■ WHAT THE TASK REQUIRES
Copy exactly the lines from the one containing "solid.location = (seat" through the one containing "before = set(bpy.data.objects)", both included, and nothing else.

■ SUPPLIED INFORMATION
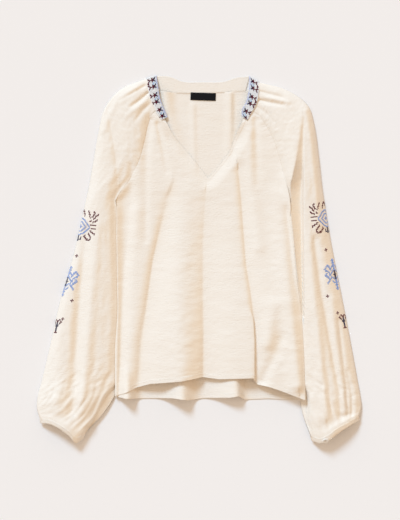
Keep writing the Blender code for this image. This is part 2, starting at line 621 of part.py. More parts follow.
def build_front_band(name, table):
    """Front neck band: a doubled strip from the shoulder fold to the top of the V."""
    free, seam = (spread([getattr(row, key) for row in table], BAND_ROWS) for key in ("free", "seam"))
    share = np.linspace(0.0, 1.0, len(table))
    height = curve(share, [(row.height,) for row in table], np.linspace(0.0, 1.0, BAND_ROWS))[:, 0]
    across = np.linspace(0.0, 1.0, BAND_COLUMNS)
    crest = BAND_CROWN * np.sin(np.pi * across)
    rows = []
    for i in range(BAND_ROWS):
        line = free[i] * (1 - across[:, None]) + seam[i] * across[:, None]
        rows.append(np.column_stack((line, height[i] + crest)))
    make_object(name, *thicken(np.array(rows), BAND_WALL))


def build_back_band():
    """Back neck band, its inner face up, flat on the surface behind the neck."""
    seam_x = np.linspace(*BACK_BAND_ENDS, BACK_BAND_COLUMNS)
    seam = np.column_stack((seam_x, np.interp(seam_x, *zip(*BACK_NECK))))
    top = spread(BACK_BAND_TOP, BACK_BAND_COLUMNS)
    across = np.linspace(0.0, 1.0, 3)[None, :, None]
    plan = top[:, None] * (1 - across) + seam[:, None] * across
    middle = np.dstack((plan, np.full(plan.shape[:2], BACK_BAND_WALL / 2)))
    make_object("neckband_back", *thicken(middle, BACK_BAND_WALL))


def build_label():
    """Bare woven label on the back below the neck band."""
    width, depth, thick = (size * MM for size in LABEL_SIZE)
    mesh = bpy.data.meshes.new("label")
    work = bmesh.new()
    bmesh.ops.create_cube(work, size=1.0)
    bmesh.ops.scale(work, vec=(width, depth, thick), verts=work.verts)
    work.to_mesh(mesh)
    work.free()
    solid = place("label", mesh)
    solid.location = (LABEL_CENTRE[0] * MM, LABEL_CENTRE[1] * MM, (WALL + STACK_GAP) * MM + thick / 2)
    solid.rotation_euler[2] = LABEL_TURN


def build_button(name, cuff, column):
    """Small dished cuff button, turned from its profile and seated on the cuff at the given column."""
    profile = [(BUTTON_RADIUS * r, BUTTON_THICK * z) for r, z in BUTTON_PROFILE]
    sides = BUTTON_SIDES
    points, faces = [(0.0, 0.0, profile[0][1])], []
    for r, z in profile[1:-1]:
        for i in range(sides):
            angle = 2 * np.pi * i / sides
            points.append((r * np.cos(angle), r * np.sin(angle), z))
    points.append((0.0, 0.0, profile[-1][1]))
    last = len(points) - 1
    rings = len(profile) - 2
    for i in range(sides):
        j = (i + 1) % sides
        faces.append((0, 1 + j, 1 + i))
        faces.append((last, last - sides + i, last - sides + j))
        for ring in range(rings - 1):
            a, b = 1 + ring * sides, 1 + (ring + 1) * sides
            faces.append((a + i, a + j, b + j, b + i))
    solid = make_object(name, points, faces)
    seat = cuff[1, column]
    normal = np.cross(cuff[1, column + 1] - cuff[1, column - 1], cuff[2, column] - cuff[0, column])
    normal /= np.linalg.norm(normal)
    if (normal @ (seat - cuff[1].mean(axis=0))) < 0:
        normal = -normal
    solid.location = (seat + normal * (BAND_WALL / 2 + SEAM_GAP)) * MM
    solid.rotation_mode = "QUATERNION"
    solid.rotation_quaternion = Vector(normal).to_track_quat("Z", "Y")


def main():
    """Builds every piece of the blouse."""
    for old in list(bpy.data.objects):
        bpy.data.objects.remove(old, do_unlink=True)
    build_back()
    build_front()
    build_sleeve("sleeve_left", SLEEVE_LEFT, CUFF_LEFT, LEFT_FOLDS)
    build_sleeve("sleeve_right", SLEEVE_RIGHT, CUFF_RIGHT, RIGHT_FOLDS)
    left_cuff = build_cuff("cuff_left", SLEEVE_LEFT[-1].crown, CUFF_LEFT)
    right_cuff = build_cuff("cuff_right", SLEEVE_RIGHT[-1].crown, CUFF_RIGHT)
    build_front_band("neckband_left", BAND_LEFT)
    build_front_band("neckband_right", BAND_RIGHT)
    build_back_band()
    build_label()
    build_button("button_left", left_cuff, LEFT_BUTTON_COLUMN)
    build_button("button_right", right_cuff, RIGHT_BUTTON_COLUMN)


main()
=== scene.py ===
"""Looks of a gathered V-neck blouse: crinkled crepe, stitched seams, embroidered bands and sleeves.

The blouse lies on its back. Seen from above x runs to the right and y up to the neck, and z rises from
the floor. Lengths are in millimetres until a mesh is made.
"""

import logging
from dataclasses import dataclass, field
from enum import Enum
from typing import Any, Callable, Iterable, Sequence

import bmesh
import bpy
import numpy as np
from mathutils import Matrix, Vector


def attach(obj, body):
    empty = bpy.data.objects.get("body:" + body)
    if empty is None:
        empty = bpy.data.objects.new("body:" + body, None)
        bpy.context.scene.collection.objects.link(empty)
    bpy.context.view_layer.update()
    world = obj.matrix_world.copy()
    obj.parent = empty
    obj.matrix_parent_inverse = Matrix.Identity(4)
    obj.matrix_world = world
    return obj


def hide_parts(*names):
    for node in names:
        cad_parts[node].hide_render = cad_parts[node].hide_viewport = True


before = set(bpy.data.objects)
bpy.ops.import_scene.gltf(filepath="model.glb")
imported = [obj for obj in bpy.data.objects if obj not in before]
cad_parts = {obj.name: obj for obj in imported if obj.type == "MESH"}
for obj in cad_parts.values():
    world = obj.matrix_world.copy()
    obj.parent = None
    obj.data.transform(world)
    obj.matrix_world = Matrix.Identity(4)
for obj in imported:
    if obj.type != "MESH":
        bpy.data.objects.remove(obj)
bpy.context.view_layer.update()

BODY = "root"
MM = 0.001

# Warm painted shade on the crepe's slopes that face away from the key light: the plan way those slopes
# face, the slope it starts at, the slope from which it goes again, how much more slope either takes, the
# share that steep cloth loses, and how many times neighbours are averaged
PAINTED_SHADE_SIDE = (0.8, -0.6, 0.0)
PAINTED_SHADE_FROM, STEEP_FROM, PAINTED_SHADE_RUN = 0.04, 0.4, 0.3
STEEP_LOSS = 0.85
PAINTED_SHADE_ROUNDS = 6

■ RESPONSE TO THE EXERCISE
    solid.location = (seat + normal * (BAND_WALL / 2 + SEAM_GAP)) * MM
    solid.rotation_mode = "QUATERNION"
    solid.rotation_quaternion = Vector(normal).to_track_quat("Z", "Y")


def main():
    """Builds every piece of the blouse."""
    for old in list(bpy.data.objects):
        bpy.data.objects.remove(old, do_unlink=True)
    build_back()
    build_front()
    build_sleeve("sleeve_left", SLEEVE_LEFT, CUFF_LEFT, LEFT_FOLDS)
    build_sleeve("sleeve_right", SLEEVE_RIGHT, CUFF_RIGHT, RIGHT_FOLDS)
    left_cuff = build_cuff("cuff_left", SLEEVE_LEFT[-1].crown, CUFF_LEFT)
    right_cuff = build_cuff("cuff_right", SLEEVE_RIGHT[-1].crown, CUFF_RIGHT)
    build_front_band("neckband_left", BAND_LEFT)
    build_front_band("neckband_right", BAND_RIGHT)
    build_back_band()
    build_label()
    build_button("button_left", left_cuff, LEFT_BUTTON_COLUMN)
    build_button("button_right", right_cuff, RIGHT_BUTTON_COLUMN)


main()
=== scene.py ===
"""Looks of a gathered V-neck blouse: crinkled crepe, stitched seams, embroidered bands and sleeves.

The blouse lies on its back. Seen from above x runs to the right and y up to the neck, and z rises from
the floor. Lengths are in millimetres until a mesh is made.
"""

import logging
from dataclasses import dataclass, field
from enum import Enum
from typing import Any, Callable, Iterable, Sequence

import bmesh
import bpy
import numpy as np
from mathutils import Matrix, Vector


def attach(obj, body):
    empty = bpy.data.objects.get("body:" + body)
    if empty is None:
        empty = bpy.data.objects.new("body:" + body, None)
        bpy.context.scene.collection.objects.link(empty)
    bpy.context.view_layer.update()
    world = obj.matrix_world.copy()
    obj.parent = empty
    obj.matrix_parent_inverse = Matrix.Identity(4)
    obj.matrix_world = world
    return obj


def hide_parts(*names):
    for node in names:
        cad_parts[node].hide_render = cad_parts[node].hide_viewport = True


before = set(bpy.data.objects)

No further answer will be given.